Poderia continuar a dar exemplos, mas infelizmente os advogados da “pegada” não estão interessados nesses bons exemplos. E a prova está na forma como ultimamente se referem aos agricultores, aos proprietários rurais e às suas actividades. Sempre como se estivessem perante “os bandidos” que vivem constantemente à margem da lei.
Começou com os animais e a necessidade urgente em assegurar um estatuto adequado, pois os animais estão em risco devido à forma como são criados e tratados. Tudo serviu para comprovar essa necessidade e é claro que, à cabeça desses relatos, surgiram centenas casos relacionados com a tauromaquia e a cinegética, demonstrando a necessidade de acabar com essas actividades e costumes.
Mas os autores desses relatos conhecem as actividades que acusam? Conhecem a fundo a forma como são geridas as explorações onde tais actividades se praticam? Reconhecem a evolução no maneio dos animais e dos seus habitats? Não me parece. É fácil reconhecer a culpa e os erros dos outros. Não custa tanto acabar com tradições e costumes que não conhecemos e que não são os nossos.
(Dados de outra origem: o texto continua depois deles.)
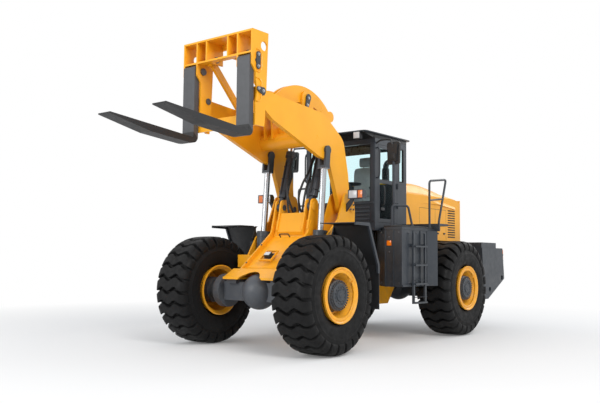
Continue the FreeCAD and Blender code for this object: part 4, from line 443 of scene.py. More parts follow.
# --- mesh building
class Build:
    """Collects small solids into one mesh, then makes it a piece that rides on a body."""

    def __init__(self, name, body, finish):
        self.name, self.body = name, body
        self.material, self.slot = MATERIALS[finish], SLOTS[finish]
        self.mesh = bmesh.new()

    def ring(self, spots):
        return [self.mesh.verts.new(spot) for spot in spots]

    def loft(self, rings, ends=True):
        """Joins loops of vertices in turn, and closes the first and the last."""
        count = len(rings[0])
        for first, second in zip(rings, rings[1:]):
            for index in range(count):
                after = (index + 1) % count
                self.mesh.faces.new((first[index], first[after], second[after], second[index]))
        if ends:
            self.mesh.faces.new(list(reversed(rings[0])))
            self.mesh.faces.new(rings[-1])
        return self

    def block(self, low, high, bevel=0.003, turn=None):
        """A block with eased edges; turn is a matrix applied about its middle."""
        low, high = Vector(low), Vector(high)
        centre, size = (low + high) / 2, high - low
        made = bmesh.ops.create_cube(self.mesh, size=1)["verts"]
        spin = turn.to_4x4() if turn else Matrix.Identity(4)
        bmesh.ops.scale(self.mesh, vec=size, verts=made)
        edges = list({edge for vert in made for edge in vert.link_edges})
        eased = bmesh.ops.bevel(self.mesh, geom=edges, offset=min(bevel, min(size) * 0.4),
                                segments=2, affect="EDGES", profile=0.5)
        made = list({vert for face in eased["faces"] for vert in face.verts}
                    | {vert for vert in made if vert.is_valid})
        bmesh.ops.transform(self.mesh, matrix=Matrix.Translation(centre) @ spin, verts=made)
        return self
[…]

É claro que um Verão como o de 2017 deu a estes grupos ânimo para mais uma catadupa de intervenções a favor do “bem comum”. O eucalipto precisa de ser erradicado a bem da nação e dos passeios de fim-de-semana dos defensores da nostalgia depressiva urbana. E na verdade a bola de neve cresceu tanto que até gente importante arregaçou as mangas e foi para o campo arrancar árvores. Seriam acácias? Não me pareceu até porque essas provavelmente não são tão perigosas, visto que poucos se queixam delas.
Pelo meio temos as famosas limpezas obrigatórias de milhares de hectares de faixas, feita quanto mais cedo melhor pois assim dá-se oportunidade para que cresça mais uma vez antes do fim da Primavera. E se não for feita há que “castigar e punir” esses infractores que tanto mal fazem à nação e ao Mundo.
Agora junta-se a tal pegada de carbono e a necessidade de reconverter o campo e o Mundo Rural para uma coisa que não “tenha tantas emissões”. E para tal é fundamental diminuir a área agrícola e a quantidade de animais. O que será a seguir? Deixarmos de produzir para não emitir? Transformarmos o nosso campo nas paisagens pristinas dos contos de fadas, se possível sem gente a incomodar os passeios de Verão dos defensores do bem comum?
Recentemente por ocasião da apresentação de um livro e ao ouvir as palavras da jornalista que nos meus tempos de juventude me relatava ao domingo à noite as vitórias (e as derrotas) do meu clube, não pude deixar de notar no estranho país em que nos estamos a tornar.
Por um lado estava numa sala a ouvir falar de amizade, cumplicidade, civismo, respeito pelos outros, respeito pelos animais e prazer em desfrutar o os produtos e paisagens do nosso Mundo Rural. Por outro recordei tudo o que se disse sobre todos os agricultores, proprietários e gente do campo nos últimos anos. Até sugeriram que precisaríamos de ser mais “civilizados”.
Ora algo não está certo. Se cada vez mais turistas no visitam e mais prémios recebemos o que vêm cá fazer? Serão os portugueses bandidos? Serão os nossos produtos maus e pouco seguros? Serão as nossas paisagens assim tão feias?
Não me parece. Se cada vez são mais os que atestam a excelência da nossa gastronomia, das nossas paisagens, dos nossos costumes e da nossa maneira pacata de viver a vida, porque razão insistem em nos apelidar de “pouco civilizados”? Porque razão nos tratam como bandidos que não respeitam a lei? Porque razão perseguem as actividades rurais e tudo fazem para terminar extinguir modos de vida e desrespeitam os nossos valores?
Talvez para satisfazer vontades de um eleitorado mais urbano. Ou para tentar que não reparemos noutras actividades extrativas, essas sim com um impacto bem visível. Talvez porque seja mais fácil castigar um sector que conta pouco para as contas políticas do orçamento de estado. Talvez por ser um sector que não dá tantas audiências.
Ou seja, tenho de concluir que é mais fácil arranjar um sapato excessivamente largo para o pé do Mundo Rural, pois assim compensamos o sapato apertado dos outros sectores e actividades.